Wednesday 21 May 2014

How Different a Market is Health Care?

Professor Steve Levitt has come under a bit of attack lately because of some comments he made, in part to UK Prime Minister David Cameron, and in full to Cameron's team when the PM had walked out. He asked, essentially, if the PM would be happy with a system under which Britons could come to a car dealership and pick up a car, financed - just like the National Health Service - by the state. Among those upset with these comments is Professor Noah Smith, who has argued (here and here) that health care is a different kind of market than that for cars.
 
I think Professor Levitt is essentially right on this. Now he never actually claimed that there are no differences between health care and other markets, but it is clear from context that he considers health care and other markets to have rather a lot in common. Certainly you would expect huge quantities to be demanded in the market for health care with services available at a zero price, just like you would expect huge quantities to be demanded under similar conditions in basically any other market.
 
So what is different about health care? Among the contenders are adverse selection and moral hazard. Adverse selection means that insurance buyers know more about their health than do sellers, but this is true in very many other markets as well (by the way, the health insurance market is characterized by propitious, not adverse, selection, according to very many studies - just one terrific paper with data on the issue is here). Moral hazard means that insured folks have an incentive not to take care of themselves as well, but this, too, is present in many other markets. (This issue is not primarily about insurance, but it is a common way of financing health expenses and Professor Smith mentioned these specifics in one of the posts linked to above.)
 
A related problem of asymmetric information is that those seeking to purchase health care do not know a lot about the product.
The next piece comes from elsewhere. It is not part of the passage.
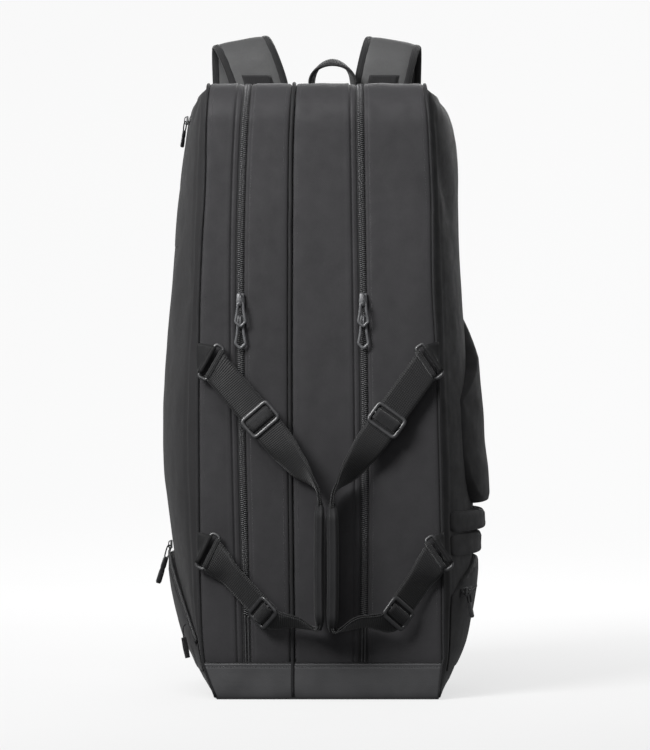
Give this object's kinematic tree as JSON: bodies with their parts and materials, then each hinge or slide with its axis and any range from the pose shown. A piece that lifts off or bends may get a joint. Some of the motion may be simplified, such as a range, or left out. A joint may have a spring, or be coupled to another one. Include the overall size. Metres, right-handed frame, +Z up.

But this, again, is true for a wide variety of other markets, such as cars, computers, plumbing services and dentistry. For most food I buy I have no idea what has been added to it. Nor do I care much, because sellers compete and have reputations to maintain.

Another issue pertaining to (lack of) information is how to determine which hospital is best while in acute need of medical attention. Will stroke sufferers "shop around"? Of course they will not, but that holds under any system. Would hospitals charge "exorbitant" fees for those coming in for heart attacks? They clearly have an incentive to do so, but competing hospitals have the same incentive. Distance may give some monopoly power, but not too much because of the presence, a bit farther away, of other hospitals.

One issue on which health care really does differ is that of (partial) unpredictability tied to possibly lethal consequences. I think this may be a reason behind the widespread impression that health care should be the business of the government because it is so "important". Bread and Weetabix are also "important" but they lack the other aspects. I think this also explains the presence of the subsidy in Professor Levitt's policy proposal for the British politicos. Given these widespread beliefs, it would be very hard to argue for no subsidy at all, so Professor Levitt's proposal seems a very good one to me.

Notice, lastly, that the aforementioned difference is not really a difference in the mechanics of the market for health care. Rather, it is simply a difference in widespread perceptions of the services offered in this market. So if free markets tend to work better than regulated ones, it really should show in performance. I am in the deep end of the pool attempting to assess the evidence on this, but I believe it is noteworthy that the Singaporean model - which as far as I can gather comes close to what Professor Levitt tried to propose to Cameron - typically receives a great deal of praise.